We can, then, expect movement in both directions from Watford. With promotion from the Championship the first priority, any potential conflicts of interest appear to be some way off at the moment. For now, supporters can look forward to a good augmentation of playing resources with very little capital risk on the club's part.

It seems an opportune moment for such an experiment. The consequences of the vote to accept the Elite Player Performance Plan (EPPP) for developing young players last October threatens to change the financial landscape for Football League clubs. It is likely many more teams will end up topping up with loans than before. With a potential source of revenue in player sales looking likely to be curtailed, further budgetary rethinks will be required.

This situation is unlikely to have escaped the notice of the Pozzo family. They have snared a foothold in the English game with a business plan better than most. The future at Watford is unlikely to be dull.

I'm back to set the record straight – Zola

Gianfranco Zola admits he has a point to prove on his return to English football as Watford manager after a two-year exile.

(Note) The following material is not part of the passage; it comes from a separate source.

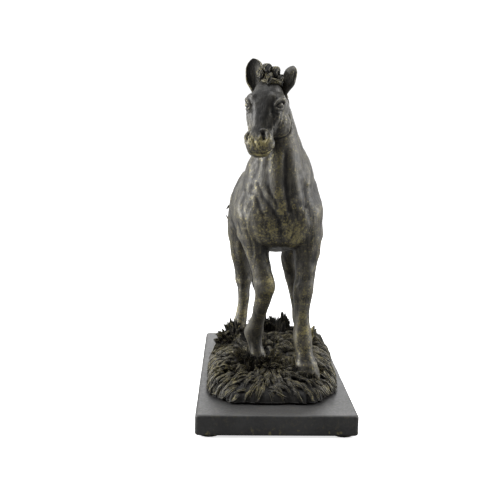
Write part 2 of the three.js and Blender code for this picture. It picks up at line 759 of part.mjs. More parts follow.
place("tail_screw", bar(TAIL_SCREW.radius, tailScrew.from, tailScrew.to, 10), STEEL);

// Plinth, with the bolts that hold the mound.
const outline = new THREE.Shape();
const halfWidth = PLINTH.width / 2;
const halfLength = PLINTH.length / 2;
const inner = PLINTH.corner;
outline.absarc(halfWidth - inner, halfLength - inner, inner, 0, Math.PI / 2);
outline.absarc(-halfWidth + inner, halfLength - inner, inner, Math.PI / 2, Math.PI);
outline.absarc(-halfWidth + inner, -halfLength + inner, inner, Math.PI, 1.5 * Math.PI);
outline.absarc(halfWidth - inner, -halfLength + inner, inner, 1.5 * Math.PI, 2 * Math.PI);
const slabGeometry = new THREE.ExtrudeGeometry(outline, {
  depth: PLINTH.thickness - 2 * PLINTH.edge,
  bevelEnabled: true,
  bevelSize: PLINTH.edge,
  bevelThickness: PLINTH.edge,
  bevelOffset: -PLINTH.edge,
  bevelSegments: 2,
  curveSegments: 3,
});
slabGeometry.translate(0, 0, PLINTH_BOTTOM + PLINTH.edge);
let plinth = solid(slabGeometry);
for (const sideX of [-1, 1]) {
  for (const endY of [-1, 1]) {
    const x = (sideX * BOLT_PATTERN.spacingX) / 2;
    const y = BOLT_PATTERN.centreY + (endY * BOLT_PATTERN.spacingY) / 2;
    const level = (z) => new THREE.Vector3(x, y, z);
    const suffix = (endY < 0 ? "front_" : "rear_") + (sideX < 0 ? "right" : "left");
    const roof = PLINTH_BOTTOM + COUNTERBORE.depth;
    const washerTop = roof - GAP;
    const headTop = washerTop - BOLT_WASHER.height - GAP;
    const tip = MOUND_BOTTOM + BOLT.intoMound;
    const hole = bar(BOLT.radius + GAP, level(0), level(tip + GAP));
    const counterbore = bar(COUNTERBORE.radius, level(0), level(roof), 20);
    plinth = plinth.subtract(hole).subtract(counterbore);
    mound = mound.subtract(hole);
    const shank = bar(BOLT.radius, level(headTop - 1), level(tip));
    const cap = bar(BOLT.headRadius, level(headTop - BOLT.headHeight), level(headTop), 16);
    const socket = bar(BOLT.radius * 0.9, level(0), level(headTop - BOLT.headHeight / 2), 6);
    place("plinth_bolt_" + suffix, shank.add(cap).subtract(socket), STEEL);
    const washer = bar(BOLT_WASHER.radius, level(washerTop - BOLT_WASHER.height), level(washerTop), 16);
    place("plinth_washer_" + suffix, washer.subtract(hole), STEEL);
    const padX = sideX * (halfWidth - PAD.inset);
    const padY = endY * (halfLength - PAD.inset);
    const pad = bar(PAD.radius, new THREE.Vector3(padX, padY, 0), new THREE.Vector3(padX, padY, PAD.thickness), 20);
    place("felt_pad_" + suffix, pad, FELT);
  }
}
place("plinth", plinth, SLATE);
place("ground_mound", mound, DARK_BRONZE);

// Tufts stand on the mound, clear of the hooves.
for (const [name, tuft] of Object.entries(CLUMPS)) {
  let shape = clump(tuft).subtract(moundRoom);
  for (const seat of seats) shape = shape.subtract(seat);
  place(name, shape, DARK_BRONZE);
}

export default statue;
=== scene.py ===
"""A horse in sectional bronze on a mound of grass and a dark plinth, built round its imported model.

Shapes are worked out in millimetres with numpy and turned to metres as they become meshes. The horse
faces -Y, its left side is +X and +Z is up.
"""
import math

import bpy
import numpy as np
from bpy.props import FloatProperty, FloatVectorProperty, IntProperty, PointerProperty
from bpy.types import Operator, Panel, PropertyGroup
from mathutils import Matrix, Vector


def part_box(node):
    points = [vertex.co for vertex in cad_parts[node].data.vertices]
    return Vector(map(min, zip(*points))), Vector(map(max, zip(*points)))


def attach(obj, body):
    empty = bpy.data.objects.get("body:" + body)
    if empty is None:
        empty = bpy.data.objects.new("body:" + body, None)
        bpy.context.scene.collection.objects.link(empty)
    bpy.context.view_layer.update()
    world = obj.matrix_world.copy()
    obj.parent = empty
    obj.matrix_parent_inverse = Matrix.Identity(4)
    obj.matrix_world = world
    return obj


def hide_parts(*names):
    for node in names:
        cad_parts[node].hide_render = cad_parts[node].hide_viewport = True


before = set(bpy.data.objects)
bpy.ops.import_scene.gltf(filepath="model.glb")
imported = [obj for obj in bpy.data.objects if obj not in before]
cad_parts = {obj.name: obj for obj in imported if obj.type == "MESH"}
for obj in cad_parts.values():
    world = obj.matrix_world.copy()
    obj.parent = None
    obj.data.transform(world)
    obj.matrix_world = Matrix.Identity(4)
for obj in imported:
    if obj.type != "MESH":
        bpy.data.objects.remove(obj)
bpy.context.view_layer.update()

bl_info = {
    "name": "Bronze Horse Statue",
    "version": (1, 0, 0),
    "blender": (4, 5, 0),
    "location": "3D View > Sidebar > Statue",
    "description": "Builds a bronze horse on grass, piece by piece, round its packed model",
    "category": "Add Mesh",
}

MM = 0.001
TURN = 2 * math.pi
X = np.array([1.0, 0.0, 0.0])
Z = np.array([0.0, 0.0, 1.0])
HAIRLINE = 0.01  # half the gap left at a joint between castings
MIDDLE = 4.0  # x of the horse's middle plane

# ------------------------------------------------------------------ the horse's stations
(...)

The 1997 PFA Player of the Year has watched fellow Italians Roberto Mancini and Roberto Di Matteo win the Premier League and Champions League trophies respectively – in stark contrast to Zola's first stint in management, where his struggling West Ham reign was disrupted by criticism from co-owners David Gold and David Sullivan before his dismissal in 2010.

Following his appointment in the wake of the Pozzo takeover, Zola said: "It's a big credit to the Italian managers. Now I'm under pressure. Joining them in the Premier League is one of the targets. But our situation is different as this is a long-term project.

"If I didn't think I had anything to prove I wouldn't be here."